◆ DATASET CONTENT ◆

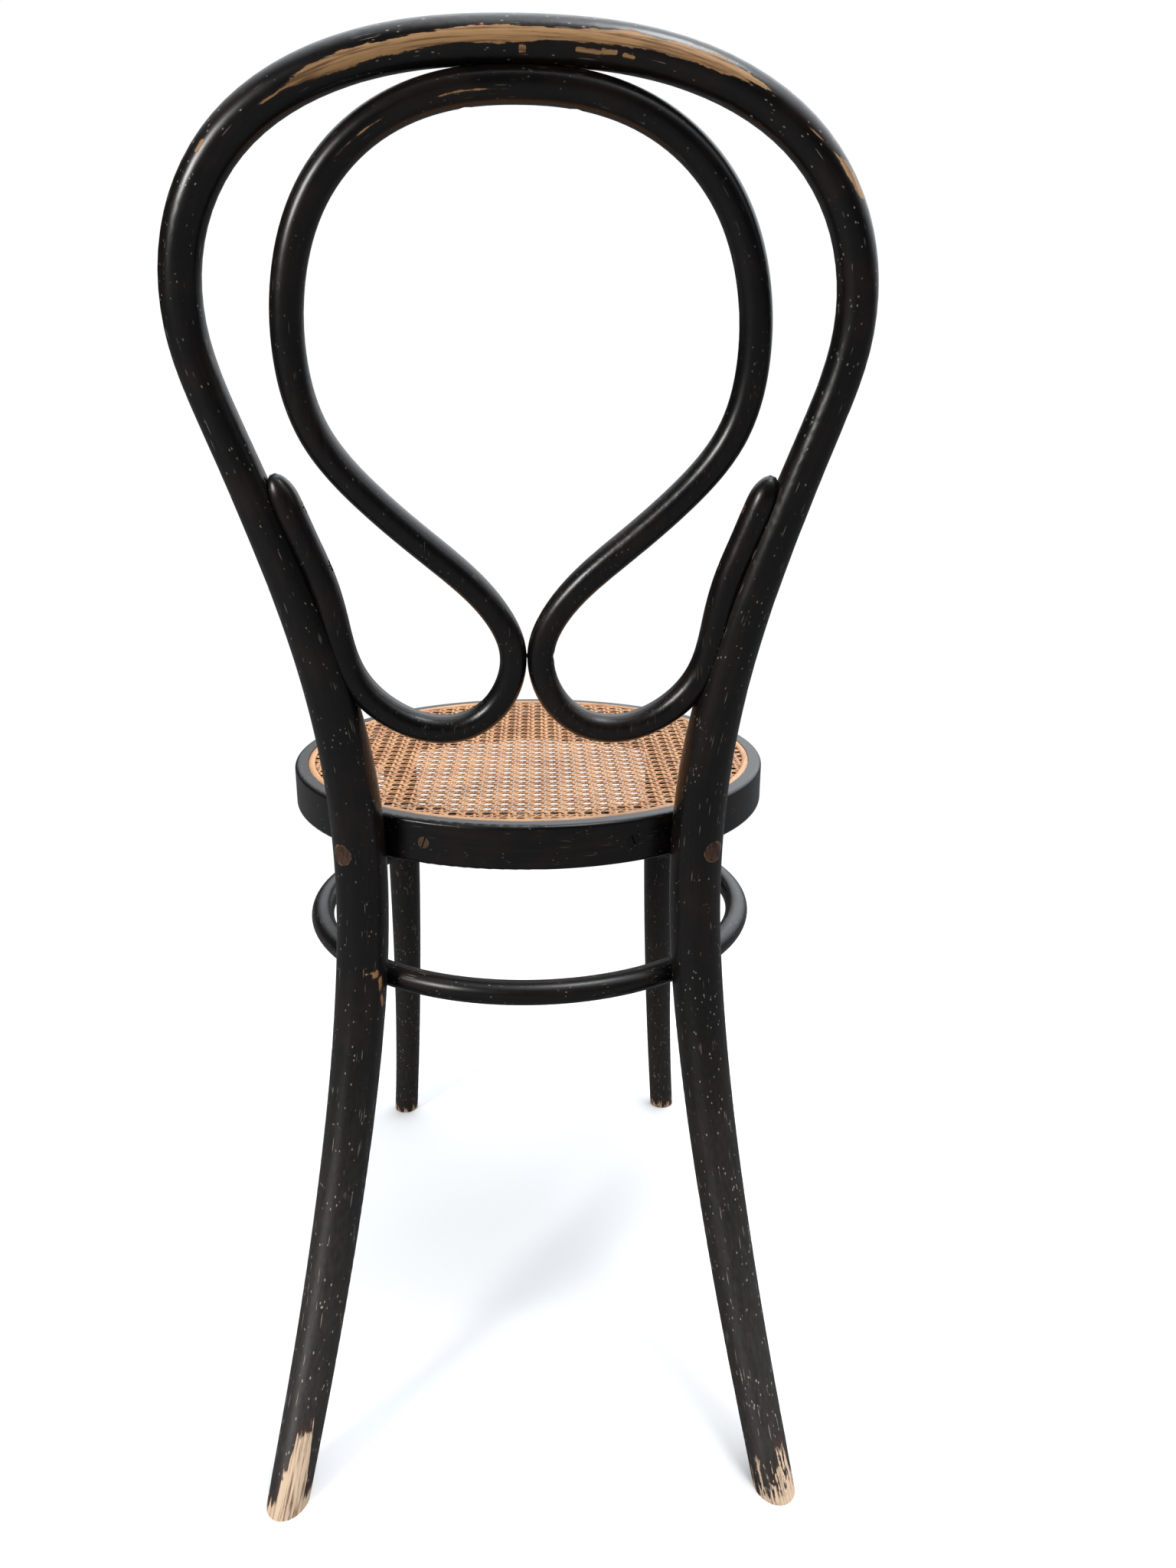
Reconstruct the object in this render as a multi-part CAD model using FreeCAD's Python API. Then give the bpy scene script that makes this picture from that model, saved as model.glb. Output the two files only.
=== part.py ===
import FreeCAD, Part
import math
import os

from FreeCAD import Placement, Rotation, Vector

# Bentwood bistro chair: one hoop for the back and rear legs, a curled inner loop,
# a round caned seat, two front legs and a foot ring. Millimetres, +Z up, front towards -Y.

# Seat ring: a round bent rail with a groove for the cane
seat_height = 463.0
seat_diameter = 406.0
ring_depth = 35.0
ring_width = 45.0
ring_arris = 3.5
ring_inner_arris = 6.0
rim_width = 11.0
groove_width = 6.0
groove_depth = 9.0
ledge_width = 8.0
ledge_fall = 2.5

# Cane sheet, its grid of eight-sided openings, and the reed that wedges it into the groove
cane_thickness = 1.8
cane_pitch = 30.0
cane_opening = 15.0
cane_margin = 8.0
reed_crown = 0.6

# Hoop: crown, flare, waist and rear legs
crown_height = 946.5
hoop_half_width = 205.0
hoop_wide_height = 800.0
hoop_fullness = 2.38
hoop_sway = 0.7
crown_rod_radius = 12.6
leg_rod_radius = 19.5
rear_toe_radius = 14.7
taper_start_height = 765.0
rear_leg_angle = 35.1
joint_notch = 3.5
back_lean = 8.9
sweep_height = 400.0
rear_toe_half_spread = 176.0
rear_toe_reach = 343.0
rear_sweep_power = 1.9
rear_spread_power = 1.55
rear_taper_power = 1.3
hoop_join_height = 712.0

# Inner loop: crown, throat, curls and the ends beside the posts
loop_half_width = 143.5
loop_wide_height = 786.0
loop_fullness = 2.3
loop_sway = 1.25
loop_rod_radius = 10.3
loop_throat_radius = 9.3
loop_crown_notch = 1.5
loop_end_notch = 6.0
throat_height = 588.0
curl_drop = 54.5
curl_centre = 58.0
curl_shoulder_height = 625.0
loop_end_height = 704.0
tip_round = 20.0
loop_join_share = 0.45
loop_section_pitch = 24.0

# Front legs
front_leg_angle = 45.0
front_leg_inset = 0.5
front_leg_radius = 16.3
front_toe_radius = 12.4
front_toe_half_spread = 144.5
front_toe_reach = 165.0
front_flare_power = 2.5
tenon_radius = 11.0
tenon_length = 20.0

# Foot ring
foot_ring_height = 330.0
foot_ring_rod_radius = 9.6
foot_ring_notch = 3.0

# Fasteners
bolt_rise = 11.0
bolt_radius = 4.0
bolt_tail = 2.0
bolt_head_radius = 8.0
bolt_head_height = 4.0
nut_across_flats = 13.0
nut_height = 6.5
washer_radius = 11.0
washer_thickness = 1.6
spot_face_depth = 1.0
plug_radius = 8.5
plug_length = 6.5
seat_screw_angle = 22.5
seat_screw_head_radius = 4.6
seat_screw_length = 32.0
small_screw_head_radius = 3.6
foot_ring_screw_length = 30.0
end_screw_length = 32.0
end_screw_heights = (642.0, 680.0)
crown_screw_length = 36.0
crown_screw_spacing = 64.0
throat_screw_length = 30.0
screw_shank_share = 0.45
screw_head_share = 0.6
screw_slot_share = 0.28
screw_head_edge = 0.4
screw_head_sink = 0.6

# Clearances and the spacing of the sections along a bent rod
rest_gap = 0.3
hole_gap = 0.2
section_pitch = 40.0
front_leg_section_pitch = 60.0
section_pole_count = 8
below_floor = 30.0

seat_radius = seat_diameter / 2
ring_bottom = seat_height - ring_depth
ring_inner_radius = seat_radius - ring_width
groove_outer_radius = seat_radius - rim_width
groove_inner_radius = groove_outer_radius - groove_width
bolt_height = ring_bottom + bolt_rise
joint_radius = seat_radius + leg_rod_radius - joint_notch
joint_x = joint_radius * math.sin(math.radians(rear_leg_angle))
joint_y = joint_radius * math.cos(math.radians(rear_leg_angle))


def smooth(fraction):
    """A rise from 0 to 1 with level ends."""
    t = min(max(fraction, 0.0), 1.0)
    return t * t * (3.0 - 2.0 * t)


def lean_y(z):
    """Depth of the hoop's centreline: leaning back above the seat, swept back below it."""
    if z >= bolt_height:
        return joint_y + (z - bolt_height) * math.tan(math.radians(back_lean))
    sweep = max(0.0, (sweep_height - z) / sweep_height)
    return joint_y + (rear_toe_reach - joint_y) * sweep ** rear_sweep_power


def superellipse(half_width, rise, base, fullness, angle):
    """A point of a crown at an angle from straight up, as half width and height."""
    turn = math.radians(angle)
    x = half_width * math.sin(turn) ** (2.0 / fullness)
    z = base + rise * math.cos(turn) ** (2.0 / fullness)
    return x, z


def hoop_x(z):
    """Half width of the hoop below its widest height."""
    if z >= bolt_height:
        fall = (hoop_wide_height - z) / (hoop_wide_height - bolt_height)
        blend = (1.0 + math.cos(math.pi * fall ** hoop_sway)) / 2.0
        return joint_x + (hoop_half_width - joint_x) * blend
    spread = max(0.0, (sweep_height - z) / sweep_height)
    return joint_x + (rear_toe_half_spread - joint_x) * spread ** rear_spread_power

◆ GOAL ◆
From the first line of the data above to the line holding "# a round caned", reproduce each line exactly; emit no other lines.

◆ WORKED ANSWER ◆
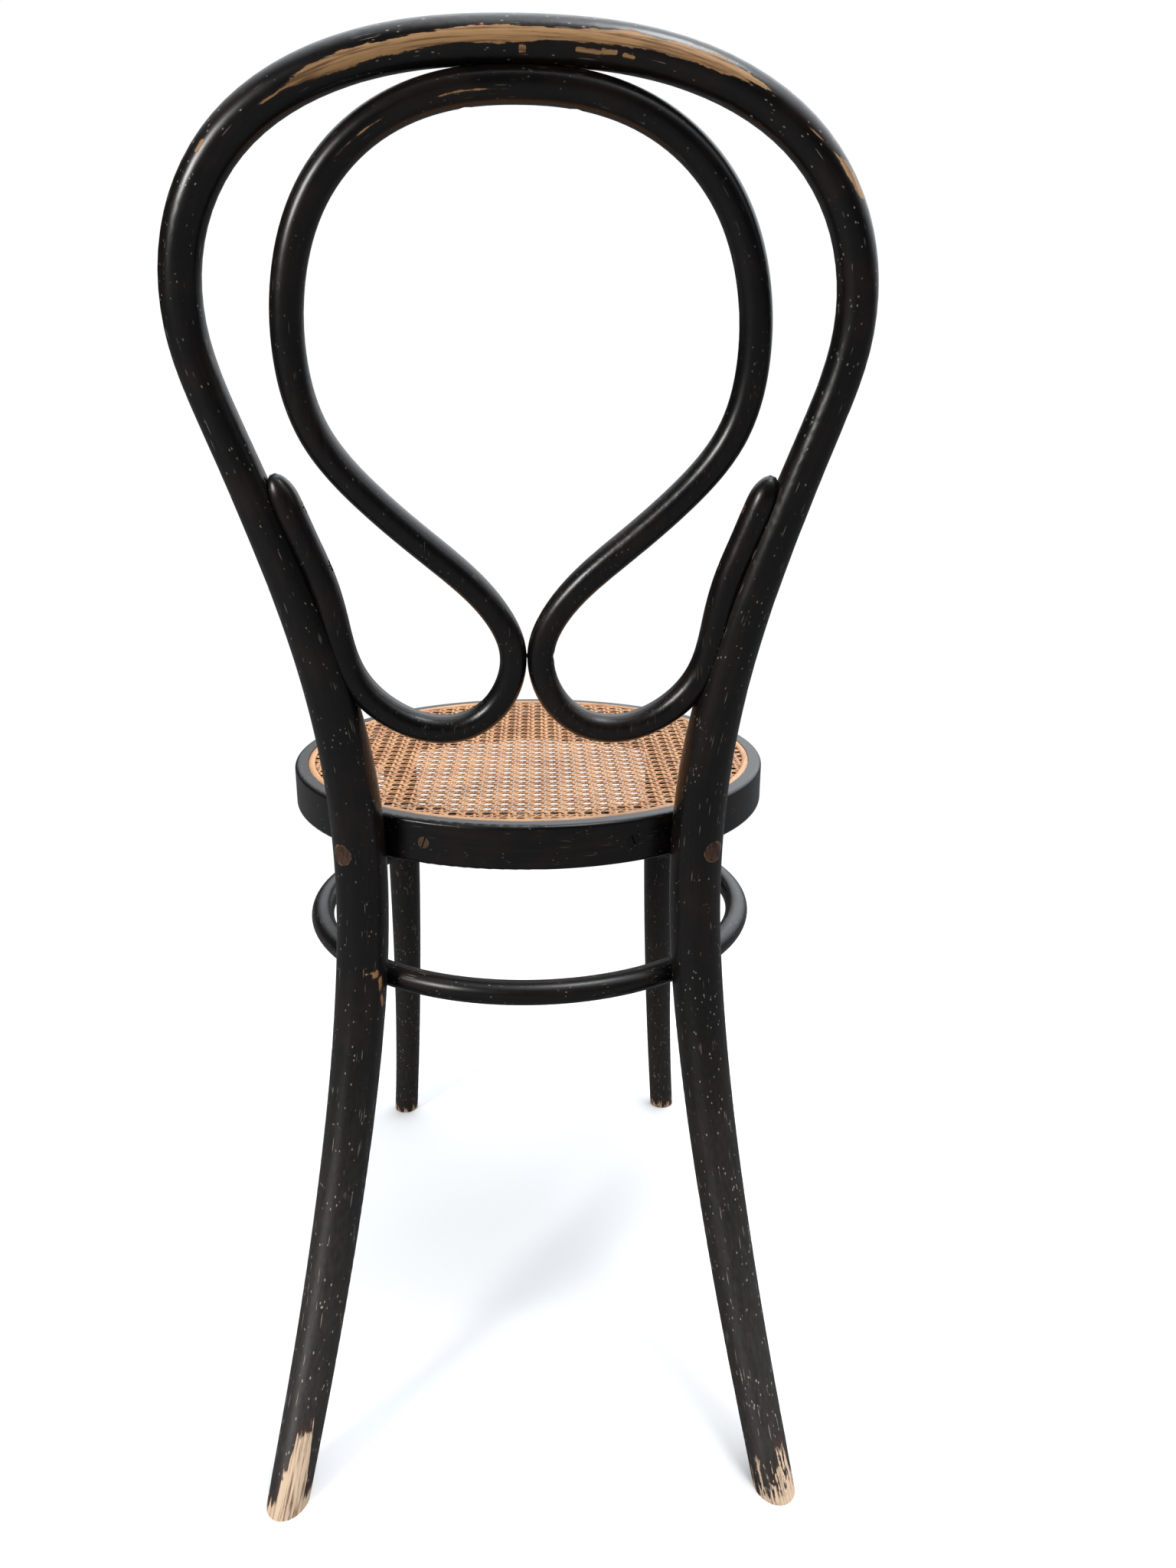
Reconstruct the object in this render as a multi-part CAD model using FreeCAD's Python API. Then give the bpy scene script that makes this picture from that model, saved as model.glb. Output the two files only.
=== part.py ===
import FreeCAD, Part
import math
import os

from FreeCAD import Placement, Rotation, Vector

# Bentwood bistro chair: one hoop for the back and rear legs, a curled inner loop,
# a round caned seat, two front legs and a foot ring. Millimetres, +Z up, front towards -Y.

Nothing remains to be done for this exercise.